22. In the Court of First Instance costs were given to the plaintiff and to defendants, Nos. 2 to 8 and 9 and 10, as between attorney and. client, out of the estate, and this was correct. In the Court of Appeal costs were given to defendants Nos. 2 to 8, as between attorney and client, out of the estate; this also was correct. The plaintiff was, however, ordered to pay the costs of the 9th and 10th defendants. This order can no longer stand. Their Lordships think that, this being a case of construction, and apparently one of some difficulty, and having given rise to difference of judicial opinion, it would be proper that the party-and-party costs of the plaintiff and the 9th and 10th defendants, who are the respondents on this appeal, should come out of the estate.
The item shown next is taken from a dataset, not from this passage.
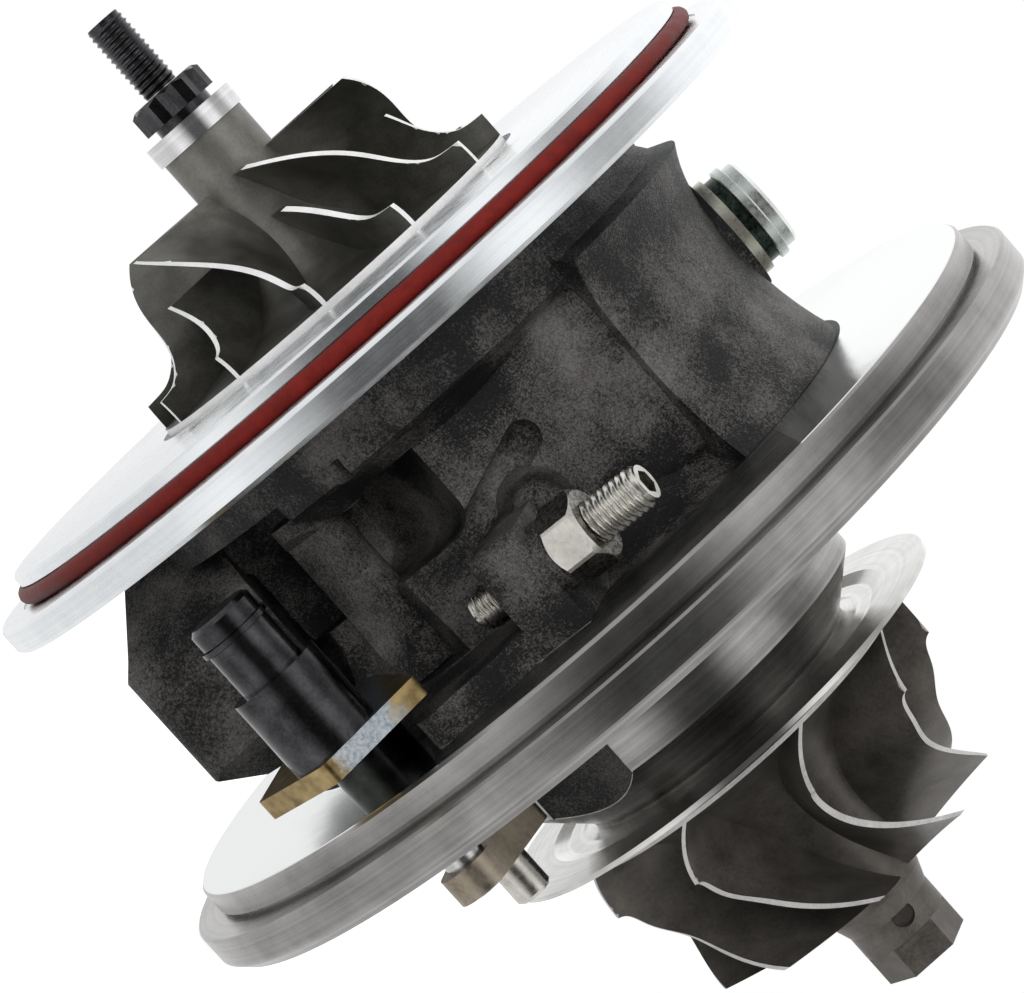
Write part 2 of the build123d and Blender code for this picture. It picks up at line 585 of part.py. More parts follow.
def pin_clip():
    """Open spring clip in the pin's groove."""
    clip = ring(PIN_R + 0.35, PIN_R - 0.76, CLIP_X + 0.1, CLIP_X + 0.7)
    return Pos(0, PIN_Y, PIN_Z) * (clip - Pos(CLIP_X, PIN_R, 0) * Box(4, PIN_R * 1.4, 5.0))


def pivot_shaft():
    """Spindle through the flange, joined to the arm and the crank."""
    return Pos(0, PIVOT_Y, PIVOT_Z) * turned([
        (LEVER_X[0] - 0.5, 0), (LEVER_X[0] - 0.5, PIVOT_R - 0.4), (LEVER_X[0], PIVOT_R),
        (CRANK_X[1], PIVOT_R), (CRANK_X[1] + 0.4, PIVOT_R - 0.4), (CRANK_X[1] + 0.4, 0)])


def lever_bush():
    """Flanged bush pressed into the flange for the lever's spindle."""
    bore = PIVOT_R + 0.04
    return Pos(0, PIVOT_Y, PIVOT_Z) * turned([
        (BUSH_COLLAR_X, bore), (BUSH_COLLAR_X, BUSH_COLLAR_R - 0.3), (BUSH_COLLAR_X + 0.3, BUSH_COLLAR_R),
        (FLANGE_STEP_X, BUSH_COLLAR_R), (FLANGE_STEP_X, BUSH_R), (0.0, BUSH_R), (0.0, bore)])


def crank_arm():
    """Inner arm that turns the vane ring."""
    plate = rounded_hull([(PIVOT_Y, PIVOT_Z, CRANK_HUB_R), (CRANK_PIN_Y, CRANK_PIN_Z, 3.1),
                          (CRANK_TAIL_Y, CRANK_TAIL_Z, 1.8)], *CRANK_X)
    plate -= round_bar(PIVOT_R, CRANK_X[0] - 1, CRANK_X[1] + 1, PIVOT_Y, PIVOT_Z)
    return plate - round_bar(1.6, CRANK_X[0] - 1, CRANK_X[1] + 1, CRANK_PIN_Y, CRANK_PIN_Z)


def crank_pin():
    """Headed pin that engages the vane ring's slot."""
    x = CRANK_X[1]
    return Pos(0, CRANK_PIN_Y, CRANK_PIN_Z) * turned([
        (CRANK_X[0] - 0.4, 0), (CRANK_X[0] - 0.4, 1.4), (CRANK_X[0], 1.6), (x, 1.6), (x, CRANK_PIN_R),
        (CRANK_PIN_END_X - 0.4, CRANK_PIN_R), (CRANK_PIN_END_X, CRANK_PIN_R - 0.4), (CRANK_PIN_END_X, 0)])


# Stop screw

def stop_screw():
    """Set screw with a chamfered point and a hexagon socket."""
    start, end = STOP_ENDS
    screw = chamfer(along_stop(Circle(STOP_R), start, end).edges(), 0.5)
    return screw - along_stop(RegularPolygon(1.44, 6), end - 3.0, end + 1)


def stop_nut():
    """Locknut that clamps the stop screw to its lug."""
    ends = (STOP_NUT_START, STOP_NUT_START + STOP_NUT_HEIGHT)
    blank = along_stop(RegularPolygon(STOP_NUT_AF / 2, 6, major_radius=False, rotation=STOP_NUT_TURN), *ends)
    cone = chamfer(along_stop(Circle(STOP_NUT_AF / 2 + 0.5), *ends).edges(), 0.55)
    return (blank & cone) - along_stop(Circle(STOP_HOLE_R), 0, ends[1] + 1)


# Oil inlet

def inlet_washer():
    """Copper sealing washer under the inlet fitting."""
    return upright_bar(INLET_R, INLET_Z, INLET_Z + 1.3, INLET_X) - upright_bar(
        INLET_THREAD_R, INLET_Z - 1, INLET_Z + 2, INLET_X)


def inlet_fitting():
    """Turned inlet stub with a waist, a collar and an orifice."""
    z = INLET_Z
    half = make_face(Polyline(
        (0, z - 8.5), (INLET_THREAD_R - 0.02, z - 8.5), (INLET_THREAD_R - 0.02, z + 1.3), (5.7, z + 1.3),
        (5.7, z + 2.6), (6.15, z + 2.8), (6.15, z + 3.7), (5.6, z + 3.9), (5.6, z + 5.0),
        (5.2, z + 5.4), (0, z + 5.4), close=True))
    body = Pos(INLET_X, 0, 0) * revolve(Plane.XZ * half, Axis.Z, 360)
    return body - upright_bar(INLET_MOUTH_R, z - 1.0, z + 6, INLET_X) - upright_bar(0.9, z - 9, z, INLET_X)


save("bearing_housing", bearing_housing())
save("backplate", backplate())
save("outer_o_ring", o_ring(
    PLATE_GROOVE_R + O_RING_SECTION_R + 0.02, O_RING_SECTION_R, (sum(GROOVE_X) + STEP_RELIEF) / 2))
save("backplate_screws", backplate_screws())
save("thrust_bearing", thrust_bearing())
save("bearing_circlips", Compound(children=[circlip(x) for x in CLIP_PLACES]))
save("compressor_piston_ring", piston_ring(COMPRESSOR_SEAL_BORE_R, 0.9, THRUST_X - 8.2))
save("turbine_piston_ring", piston_ring(SEAL_BORE_R, 1.1, BOSS_TIP_X - 3.4))
save("heat_shield", heat_shield())
save("vane_ring_dowels", dowels())
save("lever_bush", lever_bush())
save("stop_screw", stop_screw())
save("stop_nut", stop_nut())
save("inlet_washer", inlet_washer())
save("inlet_fitting", inlet_fitting())
save("rotor_shaft", rotor_shaft())
save("compressor_wheel", compressor_wheel())
save("turbine_wheel", turbine_wheel())
save("shaft_nut", shaft_nut())
save("thrust_collar", thrust_collar())
save("oil_flinger", oil_flinger())
save("journal_bearing_compressor", journal_bearing(BEARING_X[0]))
save("journal_bearing_turbine", journal_bearing(BEARING_X[1]))
save("lever_arm", lever_arm())
save("actuator_pin", actuator_pin())
save("pin_clip", pin_clip())
save("pivot_shaft", pivot_shaft())
save("crank_arm", crank_arm())
save("crank_pin", crank_pin())
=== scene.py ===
import json
from math import cos, pi, radians, sin

import bmesh
import bpy
from mathutils import Matrix, Vector


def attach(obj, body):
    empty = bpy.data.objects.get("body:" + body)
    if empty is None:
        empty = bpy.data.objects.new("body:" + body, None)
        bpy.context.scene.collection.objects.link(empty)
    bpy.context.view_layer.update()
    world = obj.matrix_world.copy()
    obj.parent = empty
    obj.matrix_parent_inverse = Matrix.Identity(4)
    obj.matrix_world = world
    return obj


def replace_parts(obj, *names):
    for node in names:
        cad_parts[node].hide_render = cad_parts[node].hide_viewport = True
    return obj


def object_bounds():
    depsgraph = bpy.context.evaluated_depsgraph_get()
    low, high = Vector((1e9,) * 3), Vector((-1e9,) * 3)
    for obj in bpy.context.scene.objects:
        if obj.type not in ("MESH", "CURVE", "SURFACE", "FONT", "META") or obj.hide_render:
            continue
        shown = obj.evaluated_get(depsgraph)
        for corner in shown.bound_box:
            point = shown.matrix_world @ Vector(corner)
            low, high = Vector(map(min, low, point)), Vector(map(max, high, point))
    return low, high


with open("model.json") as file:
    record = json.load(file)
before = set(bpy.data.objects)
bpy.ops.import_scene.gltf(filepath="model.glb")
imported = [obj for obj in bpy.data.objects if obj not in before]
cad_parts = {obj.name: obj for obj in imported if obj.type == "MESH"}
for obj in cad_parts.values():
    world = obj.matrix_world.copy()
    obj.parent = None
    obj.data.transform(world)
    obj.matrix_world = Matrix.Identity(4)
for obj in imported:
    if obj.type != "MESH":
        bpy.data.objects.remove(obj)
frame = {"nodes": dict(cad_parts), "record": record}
cad_box = [list(corner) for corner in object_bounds()]
MM = 0.001

# Camera, fitted to the photograph
CAMERA_TARGET = Vector((-17.6, 0.0, -0.92)) * MM
CAMERA_DISTANCE = 450.0 * MM
CAMERA_TILT = radians(6.8)
CAMERA_ROLL = (0.748, 0.664)
LENS_MM = 142.9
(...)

23. Their Lordships will, therefore, humbly recommend His Majesty that the judgment of the High Court should be reversed, except in so far as it confirmed that part of the judgment of Macleod J. which dealt with the costs of the suit, and except in so far as it awarded to the defendants Nos. 2 to 8 their costs out of the estate, as between attorney and client, and that it be declared that, in the events which have happened, the plaintiff is absolutely entitled to the property known as Capadia House and to the one-half of the testator's residue bequeathed upon the trusts declared of and concerning Capadia House, subject to the life interest of the first defendant, and that it be ordered that the plaintiff appellant and the 9th and 10th defendants and respondents should have their costs, as between party and party in the High Court and of this appeal out of the testator's estate.